Malibu City Council had a remarkably unproductive meeting on Monday, Aug. 9, when it met to discuss the fate of a proposed new hotel on Pacific Coast Highway near the Malibu Pier. 

When the meeting was adjourned at 12:46 a.m. on Tuesday, no decision on the hotel project had been made. The only agenda item checked off was the consent calendar, a slate of mostly routine approvals. A decision on the hotel project is now expected at a special meeting scheduled for 6 p.m. next Thursday, Aug. 19. 

After two hours of general public comment, city staff updates and other procedures, council members spent about four hours on Monday night reviewing the project—which seeks to turn an office building and dilapidated gas station into a 39-room hotel with an attached restaurant, pool and spa—with the conversation at times growing combative, especially between Mayor Paul Grisanti and Mayor Pro Tem Bruce Silverstein.

When Silverstein started the meeting by suggesting the hotel hearing be moved to a later date or placed at the end of the agenda so as to not do the applicant, Norm Haynie, “an injustice” by depriving him of time Silverstein said he needed to thoroughly address the item, Grisanti countered, accusing Silverstein of being ill-prepared for the hearing.

“My grandchildren were here this week and I read 1,200 pages on this item. I attended an ex-parte meeting on this item. I attended planning commission meetings on this item. It’s not proper for someone to show up unprepared,” Grisanti railed against Silverstein.

Minutes later, Silverstein responded: “I would bet money, Paul, that I have spent more time than you preparing for this hearing.” Silverstein estimated he had spent “six to eight hours a day” in the past week going over materials in preparation for the hearing and accused Grisanti of “grandstanding.”

That exchange set a tense tone for the long meeting, where Grisanti and Silverstein debated procedures and sparred over seemingly minute language adjustments requested by Silverstein (at one point, Silverstein requested “open” be changed to “open and available,” kicking off several minutes of debate).

Toward the end of the hearing, after midnight, Grisanti attempted to call a final approval vote for the permit, with Silverstein stating that he still had several pages of notes with questions and issues to address.

An openly frustrated Grisanti asked Silverstein why he did not come forward with his proposed edits prior to the meeting and allow them to be distributed to other council members. Silverstein replied that the California open meetings law, or Brown Act, precluded him from doing so.

“Why don’t you post them online and have people mail them to me?” Grisanti asked, in apparent reference to Silverstein’s public Facebook page where the mayor pro tem often discusses city issues. Silverstein replied that Grisanti’s sarcasm was not productive.

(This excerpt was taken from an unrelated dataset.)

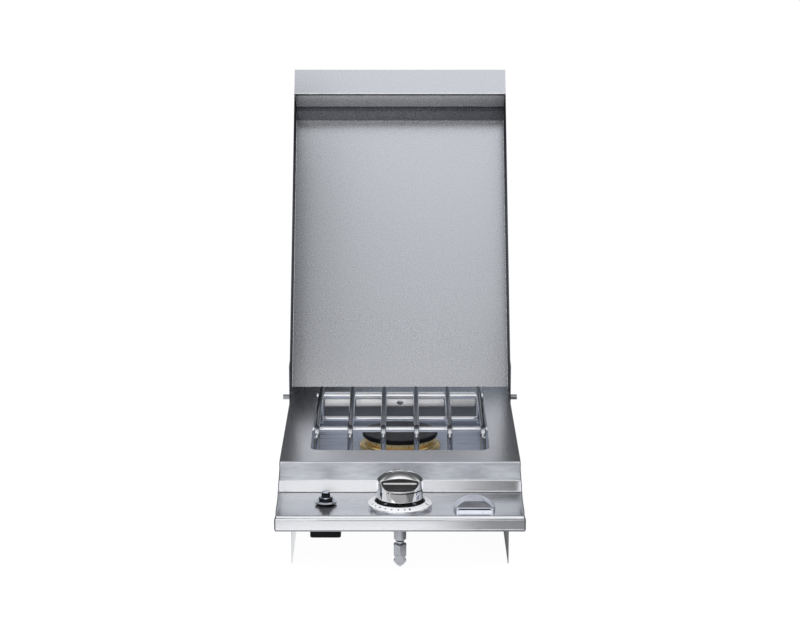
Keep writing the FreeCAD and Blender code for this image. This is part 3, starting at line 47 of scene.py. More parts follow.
# Meshes from grids of points, all in millimetres until the last step
def meshPiece(name, points, faces, finish, body, nodes=(), crease=38):
    data = bpy.data.meshes.new(name)
    data.from_pydata((np.asarray(points, float) * mm).tolist(), [], np.asarray(faces).tolist())
    work = bmesh.new()
    work.from_mesh(data)
    bmesh.ops.remove_doubles(work, verts=work.verts, dist=2e-6)  # closes seams and poles
    bmesh.ops.recalc_face_normals(work, faces=work.faces)
    work.to_mesh(data)
    work.free()
    data.shade_smooth()
    data.set_sharp_from_angle(angle=math.radians(crease))
    data.materials.append(finishes[finish])
    piece = bpy.data.objects.new(name, data)
    bpy.context.scene.collection.objects.link(piece)
    if nodes:
        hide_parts(*nodes)
    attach(piece, body)
    return piece


def gridFaces(rows, columns, wrapRows=False, wrapColumns=False):
    # Index of each grid point; a wrapped side meets its own start again
    index = np.arange(rows * columns).reshape(rows, columns)
    if wrapRows:
        index = np.vstack([index, index[:1]])
    if wrapColumns:
        index = np.hstack([index, index[:, :1]])
    return np.stack([index[:-1, :-1], index[:-1, 1:], index[1:, 1:], index[1:, :-1]], -1).reshape(-1, 4)


def gridPiece(name, grid, finish, body, slot, nodes=(), crease=38, wrapRows=False, wrapColumns=True):
    faces = gridFaces(*grid.shape[:2], wrapRows, wrapColumns)
    meshPiece(name, grid.reshape(-1, 3), faces, finish, body, nodes, crease)


def roundOutline(corners, steps=6, closed=False):
    # A corner (a, b, radius) becomes an arc touching both sides: centre + slerp of its two end directions
    spots = np.array([c[:2] for c in corners], float)
    radii = [c[2] if len(c) > 2 else 0.0 for c in corners]
    parts = []
    for i, radius in enumerate(radii):
        if radius == 0 or (not closed and i in (0, len(radii) - 1)):
            parts.append(spots[i:i + 1])
            continue
        back = spots[i - 1] - spots[i]
        ahead = spots[(i + 1) % len(radii)] - spots[i]
        back, ahead = back / np.linalg.norm(back), ahead / np.linalg.norm(ahead)
        half = math.acos(float(np.clip(back @ ahead, -1, 1))) / 2
        centre = spots[i] + (back + ahead) / np.linalg.norm(back + ahead) * radius / math.sin(half)
        first = spots[i] + back * radius / math.tan(half) - centre
        last = spots[i] + ahead * radius / math.tan(half) - centre
        turn = math.pi - 2 * half
        share = np.linspace(0, 1, steps + 1)[:, None]
        parts.append(centre + (np.sin((1 - share) * turn) * first + np.sin(share * turn) * last) / math.sin(turn))
    return np.vstack(parts)


def fullTurn(count):
    return np.linspace(0, 2 * math.pi, count, endpoint=False)


def turnedGrid(centre, angle, radius, height):
    # x = cx + r cos a, y = cy + r sin a, z = height
    x = centre[0] + radius * np.cos(angle)
    y = centre[1] + radius * np.sin(angle)
    return np.stack([x, y, np.broadcast_to(height, x.shape)], -1)


def turnedPiece(name, outline, centre, finish, body, slot, nodes=(), around=144, closed=False, crease=38):
    # The outline's (radius, height) points turned about the upright axis through the centre
    grid = turnedGrid(centre, fullTurn(around)[:, None], outline[:, 0], outline[:, 1])
    gridPiece(name, grid, finish, body, slot, nodes, crease, wrapRows=True, wrapColumns=closed)


def hexPiece(name, size, centre, finish, body, slot, nodes):
    # r(a) = across / 2 / cos(a - nearest flat), capped for the rounded corners; the upper end is turned at a slope
    angle, sixth = fullTurn(144), math.pi / 3
    outer = np.minimum(size["across"] / 2 / np.cos((angle + sixth / 2) % sixth - sixth / 2), size["corner"])
    seat = size["across"] / 2 - size["shoulder"]
    low, high = size["bottom"], size["bottom"] + size["height"]
    rows = [
        (size["bore"], low), (seat, low), (outer, low + size["bevel"]),
        (outer, high - (outer - seat) * size["slope"]), (seat, high), (size["bore"], high),
    ]
    radius, height = (np.stack([np.broadcast_to(row[i], angle.shape) for row in rows], 1) for i in (0, 1))
    grid = turnedGrid(centre, angle[:, None], radius, height)
    gridPiece(name, grid, finish, body, slot, nodes, crease=24, wrapRows=True)


def rodGrid(path, radii, sideways, around=32):
    # point + radius * (sideways cos a + normal sin a); the normal is square to the path and to sideways
    tangent = np.gradient(path, axis=0)
    tangent /= np.linalg.norm(tangent, axis=1, keepdims=True)
    normal = np.cross(tangent, sideways)
    angle = fullTurn(around)
    ring = np.cos(angle)[None, :, None] * sideways + np.sin(angle)[None, :, None] * normal[:, None, :]
    return path[:, None, :] + radii[:, None, None] * ring


def capped(rings):
    # A pole in the middle of the first and of the last ring closes both ends
    first, last = (np.broadcast_to(ring.mean(0), (1, *ring.shape)) for ring in (rings[0], rings[-1]))
    return np.concatenate([first, rings, last])


def alongX(xs, section):
    # The section's (y, z) points at each x, with closed ends
    rings = np.empty((len(xs), len(section), 3))
    rings[..., 0] = np.asarray(xs)[:, None]
    rings[..., 1:] = section
    return capped(rings)


def lengthAlong(line):
    return np.concatenate([[0], np.cumsum(np.hypot(*np.diff(line, axis=0).T))])


def archRadius(half, rise):
    # Of the circle through both ends of a chord and the top of its arch: (half^2 + rise^2) / 2 rise
    return (half * half + rise * rise) / (2 * rise)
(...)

The hostility was addressed openly at the meeting. Speaking during public comment, Malibu Planning Commissioner John Mazza said he hoped after the 2022 election “we’ll get a council that can get along.” (Council Members Mikke Pierson and Karen Farrer are up for reelection in 2022.) Later in the meeting it was suggested the back-and-forth was making it “awkward” for city staff to follow council instructions.

Before the meeting was done, a handful of suggested changes were agreed upon, although no binding vote was taken. They included requesting the developer give $800,000 to the city, rather than giving a proposed $400,000 to the city and another $400,000 directly to the Boys & Girls Club of Malibu as a “third-party benefit.” Many other adjustments focused on clarifying language with no substantial change.

In the end, the meeting was “adjourned” to Aug. 19, meaning the agenda will pick up where council left off in its discussion. No public comment may be made and council members are prohibited from discussing the item between the close of the Aug. 9 meeting and the start of the next public meeting on the 19th. Two other items from the Aug. 9 meeting—both planning commission appeals for private properties—were also set to be discussed then. Several other agenda items that were not addressed on Monday were continued to a date uncertain.